Язык – самый чувствительный орган в теле социума. Именно он отражает реальную жизнь людей, а не лозунги и цифры. Слышите в этой лексике мелодию бессилия и зависимости от тех, кто «дает» и «предоставляет»? Народ моментально перепел в частушку пропагандистские стихи из немецкой листовки времен Великой Отечественной:
«Слева – молот, справа – серп,
Это наш советский герб.
Хочешь – жни, а хочешь – куй,
Все равно получишь х…».
Как в такой ситуации отвечать за семью, как ее содержать? Упирайся, не упирайся – результат один. У мужчин опускались руки, рождалось чувство безнадежности и пассивности. Они чувствовали: от них мало что зависит, все в руках других людей; захотят – дадут.
Это порождало безответственность. Не поверхностный пофигизм типа «не буду мыть посуду». А ту, глубинную, при которой необходимо адаптироваться к общесоциальной ситуации и не рыпаться. Пресловутую инфантильность взрослых мальчиков. Скажу даже – иждивенческое сознание. Несколько поколений мужчин выросли с ощущением «низкого потолка» и «узкого коридора». Социальные лифты работали только через партийно-профсоюзную дверь, да и то с ограничениями: «не больше, чем положено». Рассчитывать на себя, думать, что сможешь, работая без устали, обеспечить семье лучшую жизнь – не приходилось. От мужчины зависело не много.
Но мужественность в первую очередь подразумевает независимость, энергию, смелость, инициативу и ответственность. Необходимо было найти механизмы адаптации исконно мужских свойств к предлагаемым жизненным обстоятельствам. И они, естественно, нашлись.

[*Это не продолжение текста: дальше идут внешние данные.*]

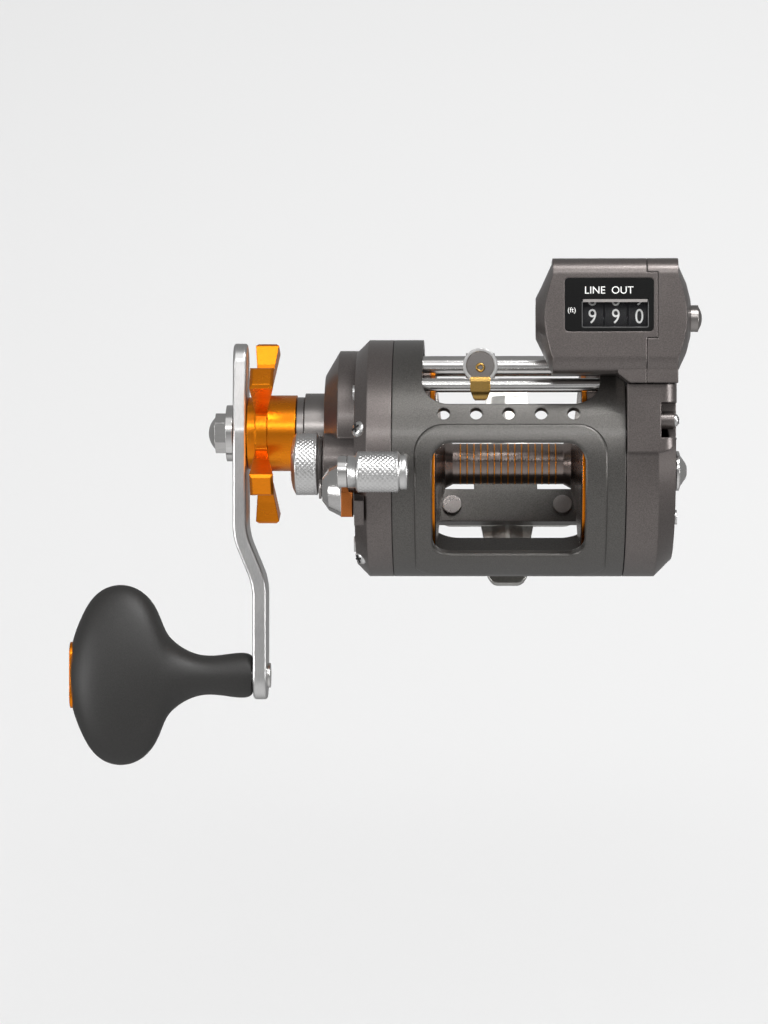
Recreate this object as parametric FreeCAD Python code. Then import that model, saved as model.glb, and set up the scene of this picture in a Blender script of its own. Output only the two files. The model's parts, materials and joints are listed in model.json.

Чувство нереализованности и психологическое подавление маскулинного лидерства частично компенсировались почетом и уважением на предприятии, а накопленная агрессивность выплескивалась в семье, в частной жизни. Как правило, это выливалось в бытовые драки, грубые мужские компании, тиранию жен и детей.
Думаю, почти у каждого из людей старшего поколения есть знакомая семья, где глава семьи – домашний тиран для своих, и милейший человек для посторонних. Покладистость и покорность в социуме компенсировались жесткостью, доходящей до жестокости, в семье. И соседи, и сослуживцы завидовали женщине: «Какой у тебя замечательный муж!» Критерии «хорошего мужа» того времени – «Не пьет, не бьет».
Выученная социальная беспомощность имела и оборотную сторону, уже связанную с властью женщины в семье. Мужчины, будучи ограниченны в выборе, отказывались от личной независимости и ответственности, убегали в мир мальчишества, в инфантильность, социальную и бытовую. Они делегировали социальную ответственность начальнику, а семейную – жене.